“How many years did you teach public speaking?” Paddy asked.
“Forty-six,” I told him. “Why?”
“Well, you know I go to these lectures at my church each month?” he said in his habit of combining a statement and a question.
I nodded my assent.
“Well,” Paddy went on, “this month there was a panel on public speaking and two of the panelists got into an argument about what’s the first thing you should do when preparing a speech. One said it was deciding on its length, and the other said it was deciding what visual aids to use. Who was right?”
“If they meant as a general rule, neither of them was right,” I said, letting Paddy hang, which I love doing.
“Okay,” he acknowledged when he realized I was waiting for him to say something, “then what in heck is the first thing you should do?”
“Unless it’s an audience with which you’re already familiar, the first preparatory thing to do is to find out as much as you can about them,” I told him.

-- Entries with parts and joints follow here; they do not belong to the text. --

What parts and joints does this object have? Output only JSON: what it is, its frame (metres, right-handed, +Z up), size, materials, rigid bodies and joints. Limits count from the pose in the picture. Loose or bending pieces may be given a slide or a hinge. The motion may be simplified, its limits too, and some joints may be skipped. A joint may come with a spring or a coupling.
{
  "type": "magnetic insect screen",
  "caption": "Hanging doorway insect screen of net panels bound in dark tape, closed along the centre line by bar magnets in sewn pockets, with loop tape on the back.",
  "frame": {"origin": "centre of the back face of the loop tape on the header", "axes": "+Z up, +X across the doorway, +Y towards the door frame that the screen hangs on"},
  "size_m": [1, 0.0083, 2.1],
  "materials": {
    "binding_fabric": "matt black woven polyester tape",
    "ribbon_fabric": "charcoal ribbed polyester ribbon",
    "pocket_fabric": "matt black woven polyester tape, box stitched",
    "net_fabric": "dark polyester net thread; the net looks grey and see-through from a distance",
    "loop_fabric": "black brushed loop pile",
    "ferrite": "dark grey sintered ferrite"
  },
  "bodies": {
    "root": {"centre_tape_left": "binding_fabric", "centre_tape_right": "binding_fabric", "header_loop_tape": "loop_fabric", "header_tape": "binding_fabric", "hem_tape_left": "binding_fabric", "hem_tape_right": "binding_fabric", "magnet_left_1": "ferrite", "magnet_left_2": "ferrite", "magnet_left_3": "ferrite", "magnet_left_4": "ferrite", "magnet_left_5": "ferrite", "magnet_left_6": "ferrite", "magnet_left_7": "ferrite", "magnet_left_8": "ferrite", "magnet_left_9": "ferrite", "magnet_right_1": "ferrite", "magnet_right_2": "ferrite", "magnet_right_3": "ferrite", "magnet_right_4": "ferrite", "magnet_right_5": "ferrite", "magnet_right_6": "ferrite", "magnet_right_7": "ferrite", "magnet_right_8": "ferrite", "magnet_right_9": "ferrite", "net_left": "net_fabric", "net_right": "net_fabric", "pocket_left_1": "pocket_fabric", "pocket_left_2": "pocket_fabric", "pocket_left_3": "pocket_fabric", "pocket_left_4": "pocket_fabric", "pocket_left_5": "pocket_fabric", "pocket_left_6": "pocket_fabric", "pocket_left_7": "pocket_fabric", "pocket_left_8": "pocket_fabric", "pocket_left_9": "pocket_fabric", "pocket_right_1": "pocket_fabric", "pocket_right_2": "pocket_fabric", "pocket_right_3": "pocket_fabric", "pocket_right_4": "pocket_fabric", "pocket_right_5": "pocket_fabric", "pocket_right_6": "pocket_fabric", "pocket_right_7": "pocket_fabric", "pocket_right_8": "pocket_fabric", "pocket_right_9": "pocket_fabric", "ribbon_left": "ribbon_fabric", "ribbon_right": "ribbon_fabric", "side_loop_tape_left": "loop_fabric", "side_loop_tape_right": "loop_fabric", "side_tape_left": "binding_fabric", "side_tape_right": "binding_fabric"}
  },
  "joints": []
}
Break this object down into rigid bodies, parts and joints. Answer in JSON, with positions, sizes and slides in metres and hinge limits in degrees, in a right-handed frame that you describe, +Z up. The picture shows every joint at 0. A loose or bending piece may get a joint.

“Really?” Paddy practically barked, clearly surprised at my answer.
“Absolutely,” I assured him, “because everything else - - topic, length, visual aids, and whatever - - depends on the make-up of the audience and what their expectations are. It’s always all about the audience.”
“I need more of an explanation,” Paddy urged, “what do you need to know other than whether they’re going to show up?”
“In addition to their expectations,” I explained, “you need to know the answers to questions such as: What does the audience expect from me? What do I have in common with them? What problems might they have for which I have solutions? What can they learn from my particular experiences and knowledge? Is there any particular action they should be taking? And most important of all, how much do they already know about the topic?”
“I wouldn’t have thought about any of those things,” Paddy admitted as I paused to take a sip of coffee before continuing.
“You should also think about whether you may have to clear up any misconceptions the audience might have about the topic. This is particularly true if you’re dealing with a new concept or trying to get people to change their minds about something.”
After a few seconds of silence I added, “Don’t be too quick to dismiss any idea that comes into your mind. What’s old hat to you may be a revelation to them; anything that comes to mind may be meaningful.”
“You clearly feel strongly about this,” Paddy observed, “but, why?”
“Because,” I said, “no matter how you may feel about your topic, you have to make it meaningful to the people sitting there listening to you. As I’ve already mentioned a couple of times, the audience will have formed some sort of expectation about what they’re going to hear, and you need to find out before you prepare your talk what that expectation is. They might be in the mood for one type of message but not for another.”
“How do you find out these things?” Paddy reasonably asked.
“The organizers of the event are usually the best source of information about the audience,” I told him. “And these days you can find out an awful lot about organizations and groups on the internet.”
I continued, “Remember, it’s all about the audience. If it’s a talk to inform, the audience has to leave knowing more about the topic than they did when they arrived. If it’s a talk to persuade, you have to appeal to their motives, which may be different than yours. If it’s a talk, to get action, they have to be inspired to act. If it’s a talk to entertain, they have to be entertained.”
“Is there more?” Paddy plaintively asked, clearly hoping that there wasn’t.
“Yes,” I disappointed him, “and it’s very important. If it’s a talk that you’ve given before, you have to remember that your original approach may not suit this audience. Your content should vary depending on the formality and mood of the event and the answers you obtained to the questions I mentioned.”
“Did you watch the Jays last night?” Paddy asked, this time leaving no doubt that the public speaking lecture was over.
“I did,” I answered, making the change of subject official.